Votre processeur S3 est complet !!! ( in french in the text ;-)

You have to change your assembler to take advantage easily. Here are three lines to add. For PUSH or PUSHI, instructions are always coded on 16 bits, the simplicity of SED requires you to manually add the missing less significant 4-bits, put anything on the 4 bits it will work because there is no destination register, the easier it is to put a zero on the right. (See the following example for syntax)

Here is a small program to test these recent instructions. You have written a program that calculated the sum of two 8-bit numbers entered in 2 times on the switches. Here is an add16.S3 code which seizes two 16-bit numbers in 4 times and calculate the sum to display. With S3asm.bat generate the file add16.coe and place it in insmem as the configuration file of this memory. After updating the higher hierarchical levels, you can re-synthesize the toplevel.bit file.

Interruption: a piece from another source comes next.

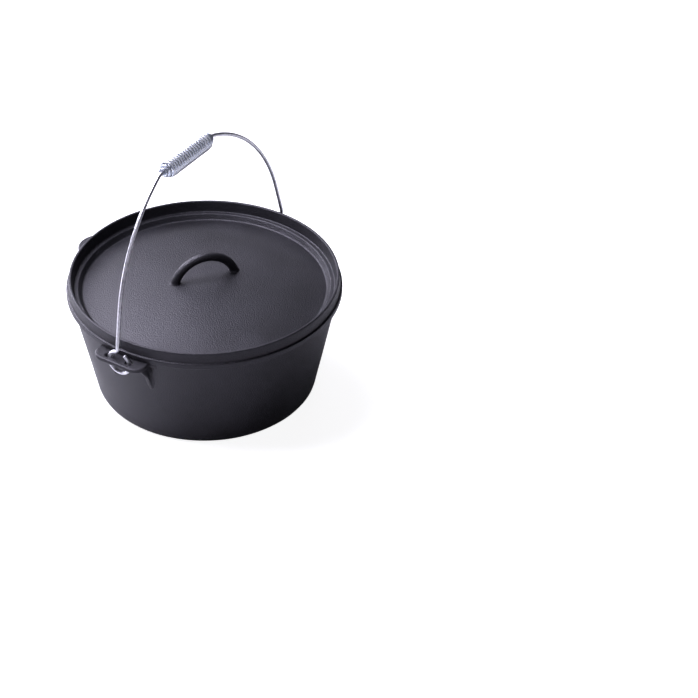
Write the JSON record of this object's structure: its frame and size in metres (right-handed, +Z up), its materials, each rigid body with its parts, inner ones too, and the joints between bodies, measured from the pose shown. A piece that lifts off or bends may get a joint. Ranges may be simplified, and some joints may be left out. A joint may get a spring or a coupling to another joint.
{
  "type": "camp oven",
  "caption": "Round cast iron camp oven with tapered wall, dished lid with a loop handle, drilled ears, a tipping lug and a wire bail with a coil grip.",
  "frame": {"origin": "centre of the flat base, on the surface the pot stands on", "axes": "+X along the line through the two bail ears, +Y toward the plain tipping lug, +Z up"},
  "size_m": [0.349, 0.3355, 0.3173],
  "materials": {
    "pot": "seasoned, fine pebbled, satin",
    "lid": "seasoned, fine pebbled, satin",
    "bail": "bright zinc plated wire",
    "coil_grip": "bright zinc plated coil"
  },
  "bodies": {
    "pot": {"pot": "pot"},
    "lid": {"lid": "lid"},
    "bail": {"bail": "bail"},
    "grip": {"coil_grip": "coil_grip"}
  },
  "joints": [
    {"name": "lid_lift", "type": "slide", "parent": "pot", "child": "lid", "axis": [0, 0, 1], "range_m": [0, 0.016]},
    {"name": "bail_hinge", "type": "hinge", "parent": "pot", "child": "bail", "pos_m": [0, 0, 0.1239], "axis": [1, 0, 0], "range_deg": [-64, 65]},
    {"name": "grip_spin", "type": "hinge", "parent": "bail", "child": "grip", "pos_m": [0, 0.01117, 0.30656], "axis": [1, 0, 0], "continuous": true}
  ]
}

To test it, enter 4 8-bit words separated by pushes on the pause button. It displays the result of the sum.

This code executes twice the same sequences of instructions. You can test a new version add16V2.S3 that uses the concept of function. This function takes a 16-bit number and places it in the register R1. Calling it twice and with some register transfers you can perform addition and display.

Assemble, store in insmem, update the hierarchy levels, synthesize and run on the card or simulate with Isim.

The last code that I propose allows you to pass the return value on the stack itself. Simply store this value by a PUSH just after the POP on CO. In the calling program a POP on the stack allows to retrieve the data to do whatever you want with.

Your turn

Question 1

Add a function that displays a 16-bit number passing it on the stack. Use this function to display the result of the addition.

Question 2 (difficult)

With the functions DEC, MUL that you have developed in Lesson 9, and adding a new function RDM (RanDoM) in the ALU and in your assembler which returns a random number of 16 bits (Linear Feedback Shift Registers), Write a program that calculates the number PI with a Monte Carlo method.